Katherine S. Catlos, partner at Kaufman Dolowich & Voluck LLP in San Francisco, and Chief Diversity & Inclusion Officer at KDV, was quoted in an article published by Bloomberg on September 13, 2019.

California employers say a new measure that could make it harder for them to classify their workers as independent contractors would have ripple effects across the gig economy and beyond, prompting new litigation, investor concerns, and uncertainty about whether existing business models will be upended.

The measure, Assembly Bill 5 or A.B. 5, would codify a more rigid test for employers to classify workers as independent contractors instead of employees. Known as the “ABC test,” it would create a more difficult landscape for companies that rely on contractors. The distinction is key because employees are entitled to benefits such as minimum wage, business expenses, and overtime, unlike a contractor.

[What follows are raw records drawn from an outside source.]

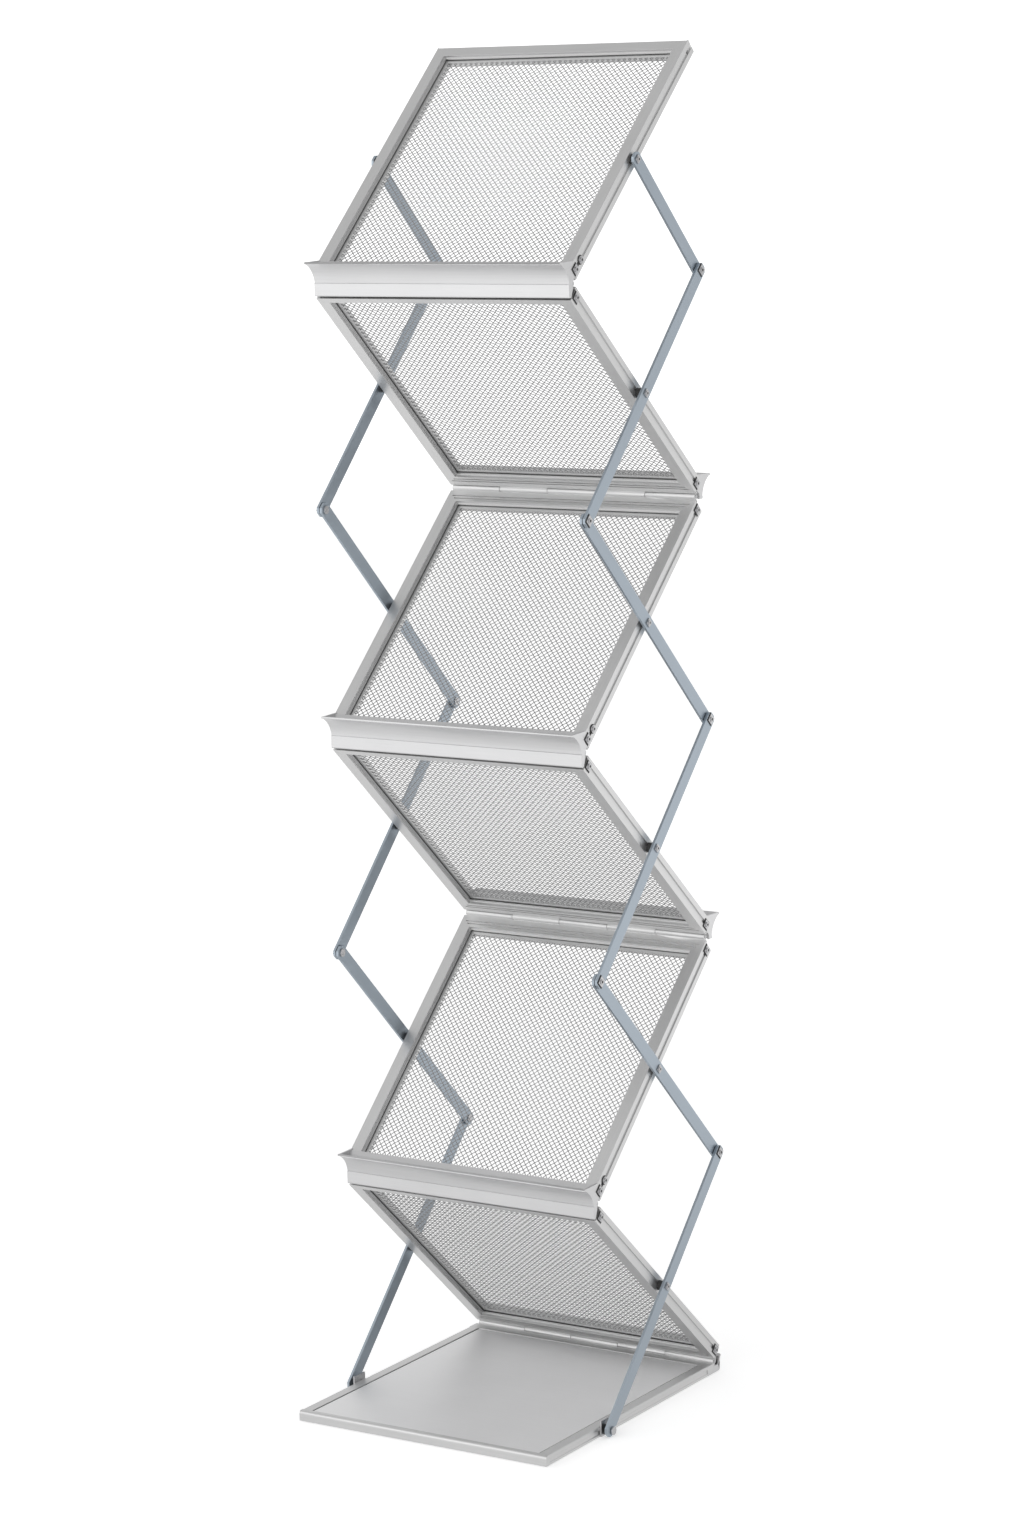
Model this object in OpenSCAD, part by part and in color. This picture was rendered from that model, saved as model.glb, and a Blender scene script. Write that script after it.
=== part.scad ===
// Folding zigzag newspaper rack: a flat base, six hinged mesh panels and two rows of
// side struts. Modelled standing open; X is across, -Y is the front, +Z is up.
// Origin at the bottom centre of the bounding box.

/* [Rack] */
// Width of the panels and of the base (mm)
rack_w = 280; // [230:1:340]
// Distance from hinge to hinge along one panel (mm)
panel_l = 300; // [270:1:330]
// Lean of the panels above the horizontal when the rack stands open (degrees)
open_angle = 42.3; // [40:0.1:45]

/* [Panel frame] */
// Thickness of a panel frame (mm)
frame_t = 15; // [14:0.5:16]
// Gap between two folded panels (mm)
fold_gap = 1; // [0.8:0.1:1.6]
// Face width of the frame bars (mm)
frame_face = 12; // [10:0.5:15]
// Width of the narrow rails beside the front hinges (mm)
front_rail = 6; // [5:0.5:8]
// Width of the inner lip that holds the mesh (mm)
lip_w = 4.5; // [3:0.5:6]
// Thickness of the inner lip (mm)
lip_t = 4; // [3:0.5:5]
// Depth of the groove in the outer side of the stiles (mm)
groove_d = 1.2; // [0.8:0.1:2]
// Thickness of the mesh sheet (mm)
mesh_t = 1; // [0.8:0.1:1.5]

/* [Hinges] */
// Radius of the hinge knuckles (mm)
knuckle_r = 3; // [2.8:0.1:3.2]
// Radius of the hinge pins (mm)
pin_r = 1.5; // [1.2:0.1:1.7]
// Knuckles along one hinge
knuckle_n = 5; // [3:2:9]

/* [Trays] */
// Sheet thickness of the trays (mm)
tray_t = 1.5; // [1.2:0.1:1.8]
// Reach of the tray lip in front of its hinge (mm)
tray_reach = 24.5; // [22:0.5:26]
// Height of the tray lip above its hinge (mm)
tray_rise = 19.5; // [18:0.5:20]
// Drop of the tray skirt below its hinge (mm)
tray_drop = 12.5; // [9:0.5:13]
// Drop of the rear tray skirts below their hinge (mm)
rear_drop = 3; // [2:0.5:4]
// Thickness of the tray end plates (mm)
cheek_t = 2; // [1.5:0.5:3]

/* [Struts] */
// Width of the side struts (mm)
strut_w = 13; // [12:0.5:14]
// Thickness of the side struts (mm)
strut_t = 2.5; // [2:0.1:2.6]
// Radius of the pivot bolts and rivets (mm)
pivot_r = 2.5; // [2:0.1:2.8]

/* [Base] */
// Distance from the front edge of the base to its hinge (mm)
base_reach = 314; // [308:1:345]
// Height of the base above its feet (mm)
base_h = 10; // [9.5:0.5:12]
// Height of the rubber feet (mm)
foot_h = 1; // [0.8:0.1:2]
// Width of the base side rails (mm)
side_rail_w = 11; // [9:0.5:14]
// Height of the curved rear strip above the hinge axis (mm)
strip_rise = 6; // [4:0.5:8]

/* [Hidden] */
$fn = 32;
pitch = frame_t + fold_gap;
half_w = rack_w / 2;
z_lo = fold_gap / 2;
z_hi = z_lo + frame_t;
end_gap = 5;
cp = cos(open_angle);
sp = sin(open_angle);
diag = sqrt(panel_l * panel_l + pitch * pitch);
beta = open_angle + atan(pitch / panel_l);
span = diag * cos(beta);
rise = diag * sin(beta);
base_top = foot_h + base_h;
z0 = base_top + fold_gap / 2;
y_c = (base_reach - span - tray_reach) / 2;
y_hinge = y_c + span / 2;
y_front = y_hinge - base_reach;
bar_in = frame_face + lip_w;
run_fit = 0.05;
x_even = half_w + 3;
x_odd = x_even + strut_t + 0.8;
x_cap = x_odd + strut_t;
peg_drop = 5.2;
sheet_silver = [0.74, 0.75, 0.75];
frame_silver = [0.71, 0.72, 0.72];
strut_blue = [0.62, 0.66, 0.70];
mesh_grey = [0.62, 0.63, 0.64];
steel = [0.78, 0.78, 0.78];
black = [0.07, 0.07, 0.07];

// ---- placing ----

function is_odd(k) = (k % 2) == 1;
// hinge line j: 0 at the base, then up the zigzag
function hinge_y(j) = y_c + (is_odd(j) ? -span / 2 : span / 2);
function hinge_z(j) = z0 + j * rise;
function top_a(k) = k == 6 ? panel_l : panel_l - end_gap;
// how far each rail reaches into its panel; the rail beside a front hinge is the narrow one
function low_w(k) = is_odd(k) ? bar_in : front_rail;
function high_w(k) = is_odd(k) ? front_rail : bar_in;
function face_pt(a, n) = [a * cp - n * sp, a * sp + n * cp];

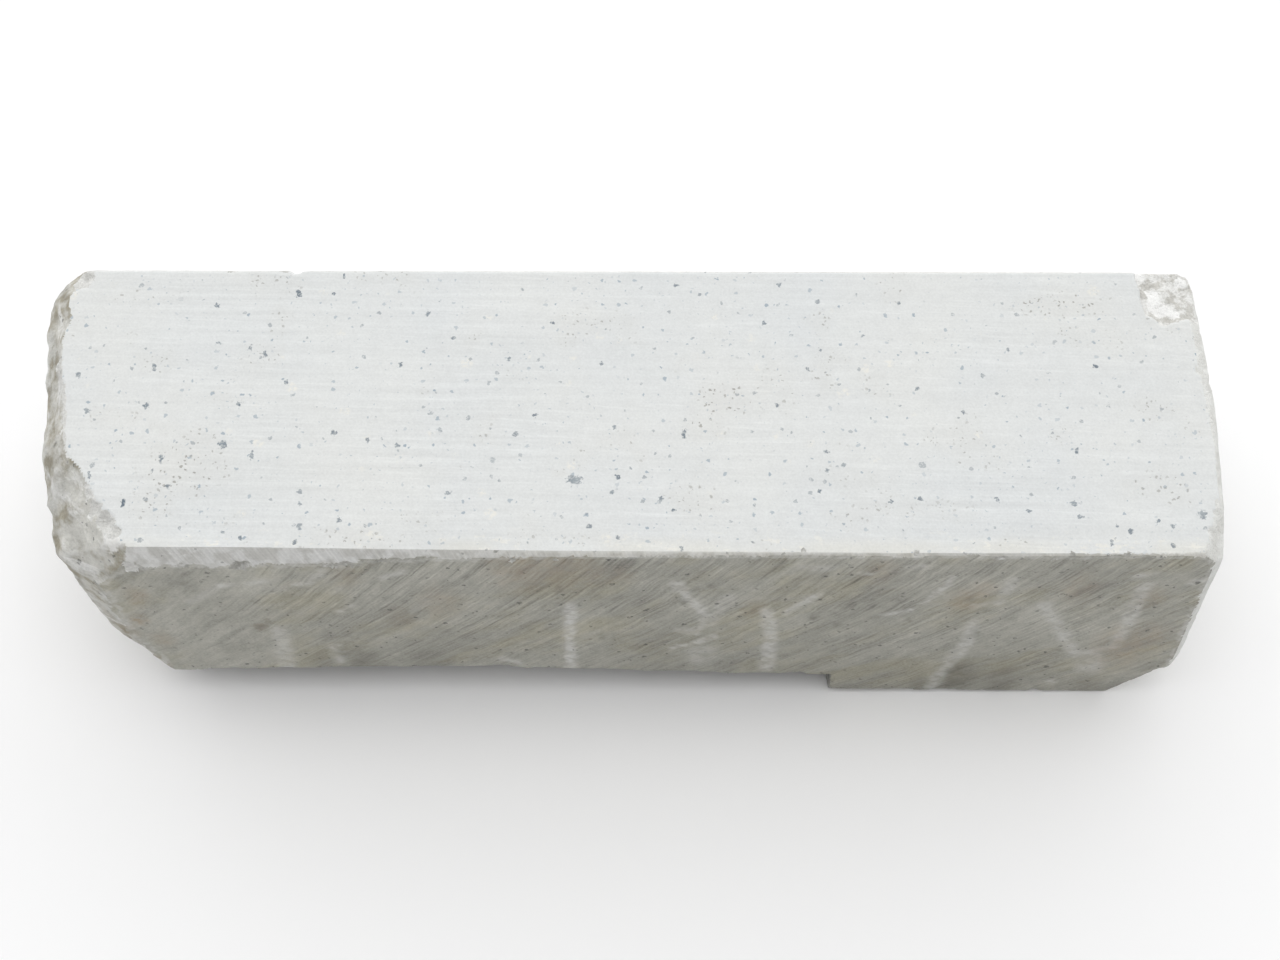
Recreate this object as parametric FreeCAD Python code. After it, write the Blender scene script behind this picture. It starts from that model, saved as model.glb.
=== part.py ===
"""Natural sharpening whetstone: one quarried block of fine speckled stone, lapped flat on top.

The block is a sawn bar. Its top is the honing face, dressed flat. The long side at -Y, the
back at +Y and the +X end are saw-cut. The -X end is a natural break with several facets.
A long flake is lost from the lower front edge, and it stops at a square step. The block
stands on its flat underside.

Frame: millimetres, +X along the stone, +Y to its back, +Z up out of the honing face.
Origin: centre of the block's footprint, on the underside.
"""
import FreeCAD, Part
import os

V = FreeCAD.Vector

# ---------------------------------------------------------------- driving dimensions, mm
LENGTH = 206.0          # overall, along X
WIDTH = 57.5            # overall, along Y
HEIGHT = 57.0           # underside to honing face

HX, HY, HZ = LENGTH / 2, WIDTH / 2, HEIGHT

FRONT_BEVEL_LEFT = 4.0      # hand-filed bevel under the front top edge: deep at the -X end
FRONT_BEVEL_MID = 1.3       # and shallow from the middle on
FRONT_BEVEL_IN = 1.35       # how far it eats into the honing face at the -X end
BACK_BEVEL = 0.85
END_BEVEL_IN = 2.3          # bevel on the top edge of the sawn +X end
END_BEVEL_DOWN = 2.0
CORNER_HOLLOW = 0.45        # unlapped corner: how far it lies under the honing face

STEP_X = 38.4               # the lost flake stops here with a square step
SPLIT_X = -22.0             # the roof of the scar changes slope here
FLAKE_H_LEFT = 9.2          # height of the scar at the front face, at the -X end
FLAKE_H_SPLIT = 11.4        # where its two lengths meet
FLAKE_H_STEP = 7.7          # and at the step
FLAKE_DEPTH = 21.0          # how far back the scar runs until it meets the underside

REACH = 400.0               # size of the tool blocks used to cut a plane


def halfspace(p0, normal):
    """A block filling the side of the plane through p0 that normal points to."""
    n = V(*normal).normalize()
    b = Part.makeBox(REACH, REACH, REACH, V(-REACH / 2, -REACH / 2, 0))
    b.Placement = FreeCAD.Placement(V(*p0), FreeCAD.Rotation(V(0, 0, 1), n))
    return b


def plane3(a, b, c, inside=(0.0, 0.0, 28.0)):
    """(point, outward normal) of the plane through three points, away from inside."""
    a, b, c, q = V(*a), V(*b), V(*c), V(*inside)
    n = (b - a).cross(c - a).normalize()
    if (q - a).dot(n) > 0:
        n = n * -1.0
    return (a.x, a.y, a.z), (n.x, n.y, n.z)


# ------------------------------------------------------------------------ the sawn bar
stone = Part.makeBox(LENGTH, WIDTH, HEIGHT, V(-HX, -HY, 0))

# each entry is three points of a plane; what lies outside it is removed
FACETS = {
    # long top edges
    "front_bevel_left": (
        (-88.0, -HY, HZ - FRONT_BEVEL_LEFT),
        (-15.0, -HY, HZ - FRONT_BEVEL_MID),
        (-88.0, -HY + FRONT_BEVEL_IN, HZ),
    ),
    "front_bevel_right": (
        (-88.0, -HY, HZ - FRONT_BEVEL_MID),
        (97.0, -HY, HZ - FRONT_BEVEL_MID - 0.4),
        (-88.0, -HY + 0.85, HZ),
    ),
    "back_bevel": ((-90.0, HY - BACK_BEVEL, HZ), (95.0, HY - BACK_BEVEL, HZ), (-90.0, HY, HZ - 1.9)),
    # the sawn +X end: slightly bulged, bevelled on top, eased vertical edges
    "end_lean_rear": ((HX, 2.5, 30.0), (102.0, 20.5, 30.0), (HX, 2.5, 50.0)),
    "end_lean_front": ((HX, -1.0, 30.0), (102.3, -18.5, 30.0), (HX, -1.0, 50.0)),
    "end_bevel_rear": ((102.0 - END_BEVEL_IN, 21.0, HZ), (101.0, 0.5, HZ), (102.0, 20.5, HZ - END_BEVEL_DOWN)),
    "end_bevel_front": ((101.6, -3.0, HZ), (101.2, -16.0, HZ), (102.6, -13.5, HZ - END_BEVEL_DOWN)),
    "end_front_edge": ((99.6, -HY, 50.0), (99.95, -HY, 18.0), (102.45, -HY + 2.5, 30.0)),
    "end_rear_edge": ((100.8, HY, 56.0), (101.0, HY, 0.0), (102.0, HY - 5.0, 30.0)),
    "end_front_corner_chip": ((97.5, -28.4, HZ), (100.9, -18.6, HZ), (101.2, -HY + 0.3, HZ - 4.6)),
    "end_foot": ((90.2, -HY, 0.0), (100.0, -HY, 12.0), (93.8, 6.0, 0.0)),
    "end_foot_rear": ((96.6, -10.0, 0.0), (99.6, HY, 0.0), (102.8, 10.0, 5.0)),
    # the broken -X end: upper facets lean out as they go down
    "break_rear_top": ((-94.2, 28.0, HZ), (-98.9, 20.4, HZ), (-102.9, 24.4, HZ - 5.0)),
    "break_rear_mid": ((-98.6, HY, HZ - 5.0), (-102.9, 23.3, HZ - 7.0), (-101.4, 23.3, 20.0)),
    "break_upper_rear": ((-99.3, 17.5, HZ), (-97.6, 4.5, HZ), (-103.0, 14.3, HZ - 5.0)),
    "break_upper_mid": ((-97.1, 3.0, HZ), (-96.0, -8.6, HZ), (-100.8, 1.5, HZ - 5.0)),
    "break_front_top": ((-93.7, -11.6, HZ), (-83.6, -25.8, HZ), (-98.3, -20.0, HZ - 9.0)),
    "break_front_mid": ((-96.6, -9.0, HZ - 1.2), (-98.6, -17.0, HZ - 8.0), (-96.9, -25.8, HZ - 9.5)),
    "break_front_corner": ((-82.0, -HY, HZ - 3.6), (-88.9, -HY, HZ - 12.0), (-90.8, -24.6, HZ - 4.6)),
    # and lean in below their widest point
    "break_low_front": ((-96.8, -24.0, 45.5), (-90.3, -24.0, 20.0), (-98.5, -6.0, 44.0)),
    "break_low_rear": ((-102.4, 10.0, 46.0), (-101.4, 23.0, 42.0), (-93.8, 10.0, 9.0)),
    "break_foot_front": ((-88.6, -25.0, 18.6), (-81.0, -25.0, 3.0), (-91.6, -4.0, 18.0)),
    "break_foot_rear": ((-92.8, 4.0, 16.0), (-84.0, 4.0, 0.0), (-86.2, 26.0, 0.0)),
    # spalls on the front-left vertical edge
    "front_left_edge": ((-88.7, -HY, 45.0), (-87.3, -HY, 28.5), (-93.6, -25.4, 40.0)),
    "front_left_edge_low": ((-87.2, -HY, 28.4), (-81.9, -HY, 14.0), (-88.7, -26.3, 21.5)),
    # underside edges, knocked off at the quarry
    "foot_back": ((-70.0, 25.6, 0.0), (80.0, 26.8, 0.0), (0.0, HY, 2.8)),
    "foot_front": ((40.0, -HY, 1.5), (90.0, -HY, 0.3), (60.0, -HY + 2.2, 0.0)),
}

for name, pts in FACETS.items():
    p0, n = plane3(*pts)
    stone = stone.cut(halfspace(p0, n))


# ------------------------------------------------- the lost flake under the front face
# its roof slopes down to the back, in two lengths, and it stops square at STEP_X
def hull_tool(pts):
    """A closed six-sided tool from the corners of its two ends."""
    p = [V(*q) for q in pts]
    tris = [(0, 1, 2), (0, 2, 3), (4, 6, 5), (4, 7, 6), (0, 5, 1), (0, 4, 5),
            (1, 6, 2), (1, 5, 6), (2, 7, 3), (2, 6, 7), (3, 4, 0), (3, 7, 4)]
    faces = [Part.Face(Part.makePolygon([p[a], p[b], p[c], p[a]])) for a, b, c in tris]
    tool = Part.makeSolid(Part.makeShell(faces))
    if tool.Volume < 0:
        tool.reverse()
    return tool


for x0, x1, h0, h1, depth in (
    (-HX - 5.0, SPLIT_X, FLAKE_H_LEFT, FLAKE_H_SPLIT, FLAKE_DEPTH),
    (SPLIT_X, STEP_X, FLAKE_H_SPLIT, FLAKE_H_STEP, FLAKE_DEPTH - 2.0),
):
    front = -HY - 2.0
    back = -HY + depth
    g0 = h0 * (1 + 2.0 / depth)     # the roof line carried out to the tool's own front
    g1 = h1 * (1 + 2.0 / depth)
    low = -3.0
    stone = stone.cut(hull_tool([
        (x0, front, low), (x0, back + 6.0, low), (x0, back, 0.0), (x0, front, g0),
        (x1, front, low), (x1, back + 6.0, low), (x1, back, 0.0), (x1, front, g1),
    ]))

# --------------------------------------------- the unlapped corner behind the +X end
outline = [(90.4, 29.5), (91.6, 24.0), (92.2, 19.2), (94.6, 17.2), (99.0, 17.8), (105.0, 18.6), (105.0, 29.5)]
corner = Part.Face(Part.makePolygon([V(x, y, HZ - 8.0) for x, y in outline + outline[:1]]))
corner = corner.extrude(V(0, 0, 16.0))
p0, n = plane3((92.2, 19.2, HZ - CORNER_HOLLOW), (90.4, 28.5, HZ - CORNER_HOLLOW - 0.25), (101.0, 20.0, HZ - CORNER_HOLLOW - 1.0))
stone = stone.cut(corner.common(halfspace(p0, n)))

stone = stone.removeSplitter()
solid = stone.Solids[0]

os.makedirs("parts", exist_ok=True)
for f in os.listdir("parts"):
    if f.endswith(".step"):
        os.remove(os.path.join("parts", f))
solid.exportStep("parts/stone_block.step")

bb = solid.BoundBox
com = solid.CenterOfMass
print("solids", len(stone.Solids), "valid", solid.isValid(), "closed", solid.isClosed(), "faces", len(solid.Faces))
print("box x %.3f %.3f  y %.3f %.3f  z %.3f %.3f" % (bb.XMin, bb.XMax, bb.YMin, bb.YMax, bb.ZMin, bb.ZMax))
print("volume cm3 %.2f  com %.2f %.2f %.2f" % (solid.Volume / 1000.0, com.x, com.y, com.z))
for f in solid.Faces:
    c = f.CenterOfMass
    n = f.normalAt(0, 0)
    print("face %8.1f mm2 at %7.1f %7.1f %7.1f  n %5.2f %5.2f %5.2f" % (f.Area, c.x, c.y, c.z, n.x, n.y, n.z))
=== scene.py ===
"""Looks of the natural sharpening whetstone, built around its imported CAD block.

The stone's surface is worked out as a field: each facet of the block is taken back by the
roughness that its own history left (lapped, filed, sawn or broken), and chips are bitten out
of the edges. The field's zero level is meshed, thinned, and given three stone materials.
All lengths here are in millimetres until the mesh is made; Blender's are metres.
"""
import math
import bpy
import numpy as np
from mathutils import Matrix, Vector


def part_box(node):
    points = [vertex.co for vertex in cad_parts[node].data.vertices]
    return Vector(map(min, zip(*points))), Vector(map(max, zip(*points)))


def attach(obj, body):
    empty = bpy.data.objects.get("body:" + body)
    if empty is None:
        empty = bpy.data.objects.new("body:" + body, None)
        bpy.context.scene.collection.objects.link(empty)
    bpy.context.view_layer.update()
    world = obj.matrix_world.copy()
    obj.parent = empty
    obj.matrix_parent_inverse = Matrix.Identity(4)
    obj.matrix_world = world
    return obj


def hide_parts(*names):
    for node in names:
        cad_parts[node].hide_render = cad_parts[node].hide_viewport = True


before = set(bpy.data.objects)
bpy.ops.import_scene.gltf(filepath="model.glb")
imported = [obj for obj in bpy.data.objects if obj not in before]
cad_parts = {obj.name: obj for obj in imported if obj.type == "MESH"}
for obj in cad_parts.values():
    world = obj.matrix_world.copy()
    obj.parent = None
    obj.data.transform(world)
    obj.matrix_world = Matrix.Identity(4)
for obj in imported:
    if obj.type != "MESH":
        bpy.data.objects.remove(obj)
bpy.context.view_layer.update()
LOW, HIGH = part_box("stone_block")
HALF_X = (HIGH.x - LOW.x) * 500.0
HALF_Y = (HIGH.y - LOW.y) * 500.0
TOP_Z = HIGH.z * 1000.0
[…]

It’s not just the app-based companies, such as Uber Technologies Inc., Postmates, Inc., and Lyft, Inc., that would face legal hurdles to meet that standard but also franchises, construction workers, truckers, software coders, janitors, journalists, and exotic dancers. Nationwide, there has been a steady rise in independent contracting jobs as companies look to shed labor costs and liability.

“This will affect almost all industries. We’ve already seen an uptick in litigation on this particular issue and we’ll see a lot more,” said Katherine Catlos, a partner in San Francisco with Kaufman Dolowich & Voluck. “A.B. 5 is a Band-aid over an already complex legal analysis. It may appear simple, but it’s not, and each factor below has a wealth of seemingly conflicting case law and differing public policies depending on the industry and worker at stake.”

The new standard, which has yet to be signed by California’s governor, requires companies to clear three hurdles to classify a worker as a contractor: weighing the employer’s control over how the work is performed; whether the services are within the normal course of business; and whether the workers have an independently established role. These factors could upend business models that rely on contractors.